Cette observation a suscité une violente réaction de la part de celle-ci à laquelle j’ajoutais à mon tour un commentaire pour dire que cette tentative de féminisation ne datait pas d’hier et que dès le XVIIIème siècle, et même avant, des efforts avaient été faits en ce sens. Mais j’avoue que j’étais troublé par l’argument selon lequel le mot « auteur » désignant une fonction et non une personne il n’y avait pas lieu de le féminiser, de même que l’on ne peut parler par exemple de la « sujette » d’une phrase même si celle-ci est la fameuse marquise qui, comme l’on sait, sort à cinq heures. Turlupin ajoutait aussi, malicieusement, que l’on ne constate pas le même effort de féminisation lorsque la chose désignée est dévalorisante pour l’intéressée. Ainsi, on ne cherchera pas dans « assassine » un féminin à assassin. Encore que dans ce dernier cas on pourrait tout simplement parler de « meurtrière ».
Ce dernier exemple montre bien que la féminisation d’un mot n’est pas forcément affaire d’idéologie mais se conforme tout simplement à un usage tout à fait arbitraire. Pourquoi le meurtrier supporte-t-il plus que l’assassin la marque d’une différenciation sexuelle ? Certes les mots portent la trace d’un état de société et de ses combats idéologiques, mais si en eux s’inscrivent l’histoire, il s’agit aussi d’une histoire qui est faite d’incohérences, d’errements et de contradictions (« une histoire pleine de bruit et de fureur, racontée par un idiot et qui ne signifie rien »).
Ceci nous ramène donc au bout du compte à un problème politique et à l’éternelle question du militantisme. Doit-on, peut-on agir sur l’histoire ? Doit-on, peut-on agir sur la langue ? J’avoue que j’ai toujours eu tendance à trouver un peu dérisoire le volontarisme en ces matières.
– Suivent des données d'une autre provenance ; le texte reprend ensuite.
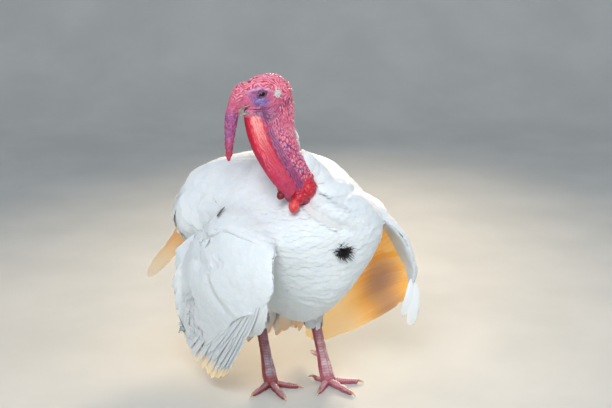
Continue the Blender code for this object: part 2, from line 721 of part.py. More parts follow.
def make_tail(look, torso):
    """A low, half spread fan: long feathers in an arched row, with coverts above and below."""
    root = vec(0, RUMP_Y - 0.060, WIDEST_Z + 0.020)
    down = unit(vec(0, 0.70, -0.71))
    stump = ball("stump", root + down * 0.050, (0.110, 0.088, 0.036),
                 (down, vec(1, 0, 0), np.cross(vec(1, 0, 0), down)), 7, 12)
    pieces = [stump]
    tiers = [(TAIL_FEATHERS, 0.315, 0.058, 0.0, 34, 0.010, 0.0024),
             (TAIL_COVERTS, 0.215, 0.070, 0.020, 30, 0.006, 0.0018),
             (TAIL_COVERTS - 2, 0.150, 0.074, 0.036, 26, 0.005, 0.0018),
             (TAIL_COVERTS - 2, 0.185, 0.066, -0.020, 26, -0.004, 0.0018)]
    for count, length, width, lift, spread, bow, thickness in tiers:
        for i in range(count):
            t = (i + 0.5) / count * 2 - 1
            swing = radians(spread) * t
            droop = radians(mix(34, 52, abs(t) ** 1.5))
            ahead = vec(sin(swing), cos(swing) * cos(droop), -sin(droop))
            up = unit(vec(sin(swing) * 0.35, 0.85, 0.80))
            start = root + vec(0.048 * t, 0, -0.012 * t * t) + up * lift
            reach = length * (1 - 0.16 * t * t)
            shape = FLIGHT if count == TAIL_FEATHERS else COVERT
            pieces.append(vane(start, start + unit(ahead) * reach, up, width, bow=bow,
                               lean=1 if t > 0 else -1, tilt=radians(7), thickness=thickness,
                               shape=shape))
    return cut(fuse("tail", pieces, look), [torso])


# Beard

def make_beard(look, torso):
    """A short tuft of coarse black bristles in the middle of the breast."""
    random = np.random.default_rng(SEED + 5)
    root = vec(0.0, BREAST_Y - 0.001, 0.380)
    out = unit(vec(-0.10, -1.0, 0.05))
    side, up = vec(1, 0, 0), vec(0, 0, 1)
    pieces = [ball("pad", root - out * 0.002, (0.009, 0.009, 0.009), (out, side, up), 5, 7)]
    for i in range(12):
        angle = 2 * pi * i / 12 + random.uniform(-0.15, 0.15)
        spread = random.uniform(0.55, 1.05)
        ahead = unit(out + (side * cos(angle) + up * sin(angle) * 0.8) * spread - up * 0.18)
        length = random.uniform(0.024, 0.036)
        start = root + (side * cos(angle) + up * sin(angle)) * 0.004
        path = [start, start + ahead * length * 0.5 + up * 0.001, start + ahead * length]
        pieces.append(lock("bristle", path, 0.0046, 0.0030, out, 4, 3))
    return cut(fuse("beard", pieces, look), [torso])


# Legs

def make_thigh(name, hock, look, torso):
    path = [hock + vec(0, -0.040, 0.115), hock + vec(0, -0.018, 0.055), hock + vec(0, 0.001, 0.004)]
    rings = tube_rings(path, lambda t: (mix(0.060, 0.0165, smoothstep(t)),
                                        mix(0.068, 0.0185, smoothstep(t))), vec(0, -1, 0), 16, 8)
    return cut(skin_rings(name, rings, look), [torso])


def make_shank(name, hock, foot, look, thigh):
    """The scaled leg, with a row of raised plates down its front."""
    heel = vec(foot[0], foot[1] + 0.004, 0.020)
    plates, sides = 7, 10
    axis = heel - hock
    rings = [oval(hock - unit(axis) * 0.010, vec(1, 0, 0), vec(0, -1, 0), 0.0085, 0.0095, sides)]
    for i in range(plates):
        for step, proud in ((0.04, 0.0), (0.20, 0.0014)):
            t = (i + step) / plates
            centre = hock + axis * t
            swell = 1 + 0.24 * smoothstep(1 - t / 0.22) + 0.40 * smoothstep((t - 0.55) / 0.45)
            ring = []
            for j in range(sides):
                a = 2 * pi * j / sides
                front = smoothstep(sin(a) * 1.6)
                r = SHANK_RADIUS * swell + proud * front
                ring.append(centre + vec(1, 0, 0) * r * 0.92 * cos(a) + vec(0, -1, 0) * r * 1.08 * sin(a))
            rings.append(ring)
    rings.append(oval(heel + unit(axis) * 0.004, vec(1, 0, 0), vec(0, -1, 0), 0.010, 0.012, sides))
    return cut(skin_rings(name, rings, look), [thigh])


TOES = (("inner", -48, 0.066, 0.0082), ("middle", 8, 0.088, 0.0092), ("outer", 62, 0.072, 0.0084))


def toe_heading(degrees_out, side):
    """A level direction, turned away from the midline from straight ahead."""
    a = radians(degrees_out)
    return vec(side * sin(a), -cos(a), 0)


def toe_rings(start, heading, length, radius, pads, drop=0.0):
    """A toe lying on the floor: flat below, with raised plates above."""
    rings, sides = [], 8
    side = np.cross(vec(0, 0, 1), heading)
    for i in range(pads):
        for step, proud in ((0.05, 0.0), (0.35, 0.0012)):
            t = (i + step) / pads
            r = radius * (1 - 0.34 * t)
            height = r * 0.70 + drop * (1 - t) ** 2
            ring = []
            for j in range(sides):
                a = 2 * pi * j / sides + pi / 2
                lift = max(0.0, sin(a))
                place = (start + heading * length * t + side * r * cos(a)
                         + vec(0, 0, height + (r + proud * lift) * sin(a)))
                place[2] = max(place[2], 0.0)
                ring.append(place)
            rings.append(ring)
    return rings


def make_foot(name, foot, side, look, shank):
    ground = vec(foot[0], foot[1], 0)
    ball_of_foot = skin_rings("sole", [
        [vec(p[0], p[1], max(p[2], 0.0)) for p in oval(ground + vec(0, 0.013 - 0.026 * t, 0.0125),
                                                      vec(1, 0, 0), vec(0, 0, 1),
                                                      0.0155 * sqrt(1 - (2 * t - 1) ** 2 * 0.86),
                                                      0.0140 * sqrt(1 - (2 * t - 1) ** 2 * 0.86), 10)]
        for t in (0.0, 0.2, 0.5, 0.8, 1.0)])
    pieces = [ball_of_foot]
    for word, turn, length, radius in TOES:
        heading = toe_heading(turn, side)
        pieces.append(skin_rings(word, toe_rings(ground - heading * 0.004, heading, length, radius, 4,
                                                 drop=0.003)))
    hind = unit(vec(-side * 0.30, 1.0, 0))
    pieces.append(skin_rings("hind", toe_rings(ground + hind * 0.002, hind, 0.040, 0.0070, 3,
                                               drop=0.007)))
    return cut(fuse(name, pieces, look), [shank])


def make_claw(name, tip, heading, look, foot):
    """A blunt, slightly hooked claw that starts inside the toe's end."""
    path = [tip - heading * 0.010 + vec(0, 0, 0.0062), tip + vec(0, 0, 0.0070),
            tip + heading * 0.009 + vec(0, 0, 0.0052), tip + heading * 0.016 + vec(0, 0, 0.0016)]
    rings = tube_rings(path, lambda t: (mix(0.0040, 0.0009, t ** 1.3), mix(0.0040, 0.0010, t ** 1.3)),
                       vec(0, 0, 1), 4, 3)
    return cut(skin_rings(name, rings, look), [foot])


def make_leg(word, hock, foot, side, looks, torso):
    white, scaled, horn = looks
    thigh = make_thigh("thigh_" + word, hock, white, torso)
    shank = make_shank("shank_" + word, hock, foot, scaled, thigh)
    toes = make_foot("foot_" + word, foot, side, scaled, shank)
    ground = vec(foot[0], foot[1], 0)
    for toe, turn, length, radius in TOES:
        heading = toe_heading(turn, side)
        make_claw(f"claw_{toe}_{word}", ground + heading * (length - 0.010), heading, horn, toes)
    hind = unit(vec(-side * 0.30, 1.0, 0))
    make_claw(f"claw_hind_{word}", ground + hind * 0.038, hind, horn, toes)
    heel = vec(foot[0], foot[1] + 0.004, 0.020)
    at = mix(hock, heel, 0.62)
    point = unit(vec(-side * 0.75, 0.70, 0.05))
    path = [at + point * 0.003, at + point * 0.014, at + point * (0.009 + SPUR_LENGTH) + vec(0, 0, 0.002)]
    spur = skin_rings("spur_" + word, tube_rings(
        path, lambda t: (mix(0.0058, 0.0012, t), mix(0.0058, 0.0012, t)), vec(0, 0, 1), 6, 4), horn)
    cut(spur, [shank])


def main():
    clear_scene()
    white = material("white_feathers", WHITE, 0.75)
    skin = material("bare_skin", SKIN_PINK, 0.45)
    red = material("wattle_skin", SKIN_RED, 0.40)
    horn = material("horn", HORN, 0.40)
    scaled = material("scaled_leg", LEG_PINK, 0.55)
    black = material("beard_bristle", BLACK, 0.50)
    eye = material("eye", EYE_BROWN, 0.08)

    torso = make_torso(white)
    neck = make_neck(red, torso)
    head = make_head(skin)
    snood = make_snood(skin, head)
    make_bill(horn, head, neck, snood)
    for word, side in (("right", -1), ("left", 1)):
        make_eye("eye_" + word, side, eye)
    make_beard(black, torso)
    make_wing("wing_right", RIGHT_WING, white, torso)
    make_wing("wing_left", LEFT_WING, white, torso)
    make_tail(white, torso)
    make_leg("right", RIGHT_HOCK, RIGHT_FOOT, -1, (white, scaled, horn), torso)
    make_leg("left", LEFT_HOCK, LEFT_FOOT, 1, (white, scaled, horn), torso)
    for obj in bpy.context.scene.objects:
        for vertex in obj.data.vertices:
            vertex.co = vertex.co + type(vertex.co)(TO_BOX_CENTRE)


main()
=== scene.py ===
# %% [markdown]
# A broad-breasted white turkey tom stands half in display: wings lowered, tail low and half
# spread, bare head turned to its right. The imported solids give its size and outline. Here the
# solids are dressed. One skin takes the place of the flesh, and feathers are laid over it one
# by one, because at life size a viewer sees the edge of each feather.

from math import cos, pi, radians, sin

import bpy
import numpy as np
from mathutils import Matrix, Vector, noise
from mathutils.bvhtree import BVHTree
from mathutils.kdtree import KDTree


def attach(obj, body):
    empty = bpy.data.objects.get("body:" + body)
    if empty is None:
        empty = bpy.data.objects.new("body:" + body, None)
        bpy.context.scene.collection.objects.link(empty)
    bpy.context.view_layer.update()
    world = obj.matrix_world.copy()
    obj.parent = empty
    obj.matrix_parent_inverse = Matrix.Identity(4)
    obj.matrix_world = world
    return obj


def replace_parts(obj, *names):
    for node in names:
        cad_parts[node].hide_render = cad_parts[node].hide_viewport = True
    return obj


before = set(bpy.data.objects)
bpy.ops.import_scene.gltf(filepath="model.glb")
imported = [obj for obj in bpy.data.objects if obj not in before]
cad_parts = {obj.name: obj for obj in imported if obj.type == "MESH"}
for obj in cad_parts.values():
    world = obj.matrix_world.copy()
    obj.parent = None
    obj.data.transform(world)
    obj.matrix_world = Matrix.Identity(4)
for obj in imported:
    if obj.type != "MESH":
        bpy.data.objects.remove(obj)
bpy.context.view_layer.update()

# %% [markdown]
# Every place below is given in the bird's own stance: +Z up, the breast towards -Y, the bird's
# left at +X, the floor at zero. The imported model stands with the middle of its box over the
# origin, so each finished piece is moved by one fixed step. The step is the same for all.

# %% Places and curves
TO_BOX_CENTRE = np.array([-0.0121, -0.1403, 0.0])
UP = np.array([0.0, 0.0, 1.0])


def vec(*values):
    return np.array(values, float)


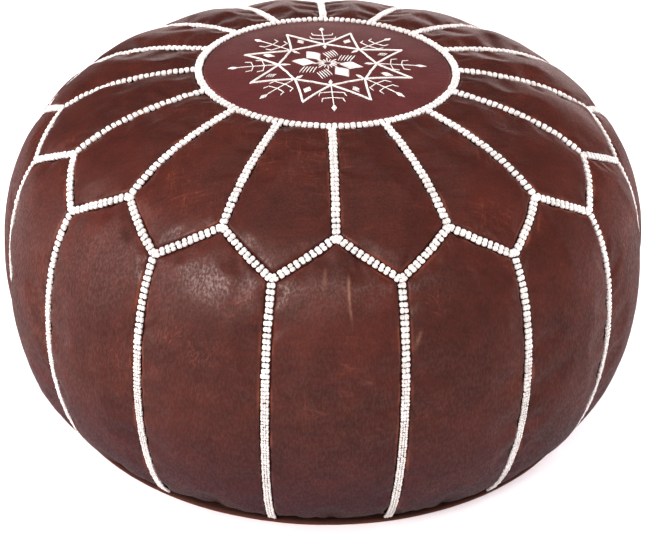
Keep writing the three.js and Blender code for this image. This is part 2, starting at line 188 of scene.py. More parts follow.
@dataclass
class MeshBuilder:
    """Collects points and faces, then makes one object of them."""

    points: list[np.ndarray] = field(default_factory=list)
    faces: list[list[int]] = field(default_factory=list)
    count: int = 0

    def add(self, points: np.ndarray, faces: np.ndarray | list[list[int]]) -> None:
        """Adds a part with its own face indices."""
        listed = faces.tolist() if isinstance(faces, np.ndarray) else faces
        offset = self.count
        self.points.append(np.asarray(points, float).reshape(-1, 3))
        self.faces.extend([[k + offset for k in face] for face in listed])
        self.count += len(self.points[-1])

    def add_copies(self, shape: np.ndarray, faces: list[list[int]], frames: np.ndarray) -> None:
        """Adds one shape at many places.

        Args:
            shape: Points of the shape, (n, 3).
            faces: Its faces.
            frames: Affine frames, (m, 3, 4): three scaled axes and an origin, as columns.
        """
        placed = np.einsum("mij,nj->mni", frames[:, :, :3], shape) + frames[:, None, :, 3]
        for copy in placed:
            self.add(copy, faces)

    def build(self, name: str, smooth: bool = True) -> bpy.types.Object:
        """Makes the object.

        Args:
            name: Name of the object and its mesh.
            smooth: Whether the faces are shaded smooth.

        Returns:
            The object, linked to the scene.
        """
        mesh = bpy.data.meshes.new(name)
        mesh.from_pydata(np.concatenate(self.points).tolist(), [], self.faces)
        mesh.polygons.foreach_set("use_smooth", [smooth] * len(mesh.polygons))
        mesh.update()
        piece = bpy.data.objects.new(name, mesh)
        bpy.context.scene.collection.objects.link(piece)
        return piece


def leather_values(
    piece: bpy.types.Object, seam: np.ndarray, hide: float, crack_and_groove_shade: np.ndarray | float = 0.0
) -> None:
    """Stores what leather finishes read.

    Args:
        piece: A leather piece with its outer points first and as many inner ones after.
        seam: Distance of the outer points to the nearest seam, in mm.
        hide: Number of the hide it was cut from.
        crack_and_groove_shade: How pale the creases are at the outer points.
    """
    set_values(piece, "seam_mm", np.tile(np.ravel(seam), 2))
    set_values(piece, "hide", np.full(2 * np.size(seam), hide))
    set_values(piece, "crack_and_groove_shade", np.tile(np.ravel(np.broadcast_to(crack_and_groove_shade, np.shape(seam))), 2))


def set_values(piece: bpy.types.Object, name: str, values: np.ndarray) -> None:
    """Stores one number per point for the materials to read."""
    attribute = piece.data.attributes.new(name, "FLOAT", "POINT")
    attribute.data.foreach_set("value", np.asarray(values, np.float32).ravel())


def grid_faces(rows: int, columns: int, flip: bool = False) -> np.ndarray:
    """Quads of an open grid of points numbered row by row.

    Args:
        rows: Rows of points.
        columns: Points in each row.
        flip: Whether the faces look the other way.

    Returns:
        The quads, as rows of point numbers.
    """
    index = np.arange(rows * columns).reshape(rows, columns)
    quads = np.stack([index[:-1, :-1], index[1:, :-1], index[1:, 1:], index[:-1, 1:]], axis=-1).reshape(-1, 4)
    return quads[:, ::-1] if flip else quads


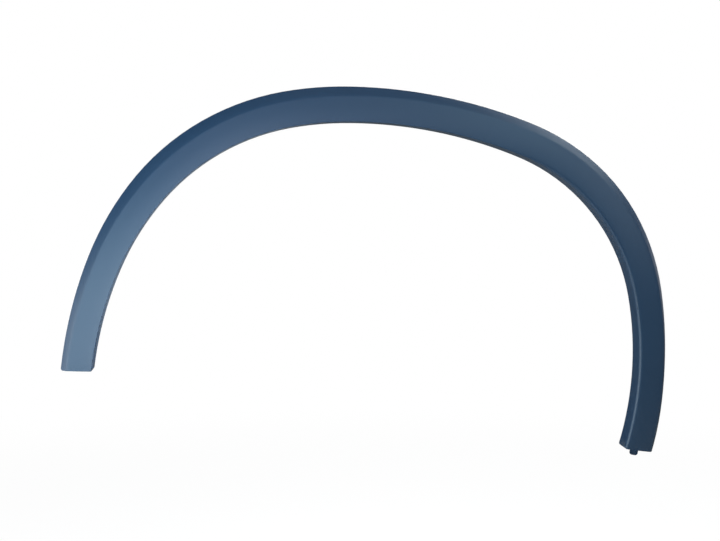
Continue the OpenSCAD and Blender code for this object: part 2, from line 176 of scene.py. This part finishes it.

Tous les efforts de ce pauvre Étiemble n’auront rien fait pour nous préserver du franglais de même que tous les Le Pen du monde n’empêcheront pas l’inéluctable mélange des races auquel nous conduit l’évolution des temps. Toute réforme de l’orthographe est promise au ridicule. L’orthographe se réforme bien toute seule, hélas !
Et c’est dans cet « hélas ! » que s’exprime aussi, j’en ai bien conscience, ma propre contradiction. Elle me condamne à une position perpétuellement victimaire selon laquelle, enclin à considérer qu’on ne peut rien faire pour modifier un état de choses (ou un état de langue), je me sens en même temps viscéralement blessé par ces perpétuelles mutations par lesquelles sans cesse une langue se transforme. Je ressens par exemple la disparition du h aspiré, à laquelle il m’a été donné d’assister durant ces dernières années, comme une atteinte personnelle. Elle produit quotidiennement des façons de parler qui nous auraient fait rire dans notre enfance comme « les z’héros sont fatigués » ou « l’hollandais volant » et qui ne choquent même plus dans la bouche des présentateurs de télévision les plus avisés, censés organiser la vitrine de notre vie culturelle. Comment peut-on s’affirmer à la fois laxiste et rigoriste, à la fois condamner le volontarisme quand il s’agit de réformer la langue et en même temps prôner l’autoritarisme dès lors qu’il s’agit d’en interdire les évolutions naturelles ? J’ai à l’égard de la langue ce comportement paresseusement réactionnaire des gosses de riches qui vivent dans la nostalgie de leur enfance. Car de ce point de vue-là je fus, je l’avoue, un enfant privilégié, un enfant auquel sa mère lisait des pages de Proust dès l’âge de dix ans parce qu’elle considérait qu’une vie sans Proust n’était pas chose envisageable. La Recherche du Temps Perdu (la RDTP, comme disait plaisamment mon ami Pierre Strobel) fut en quelque sorte mon bain amniotique. Toucher à l’eau du bain c’est jeter le bébé. Je suis prêt à me défendre avec autant de violence (verbale) que de mauvaise foi contre les pointes assassines (sic) de nos « auteures » à la mode. On ne fera jamais de moi un militant de la Cause du Mot. Ne touchez pas à nos mots ! ce sont des fleurs fragiles et immortelles, fadeurs quintessenciées déposées sur nos tombes !… Qu’on les viole par conviction idéologique ou par ignorance barbare, pour moi il s’agira toujours d’un viol et la violence, fût-elle politique, n’engendrera jamais que la violence. Allez, je l’avoue, l’infâme Turlupin c’était moi.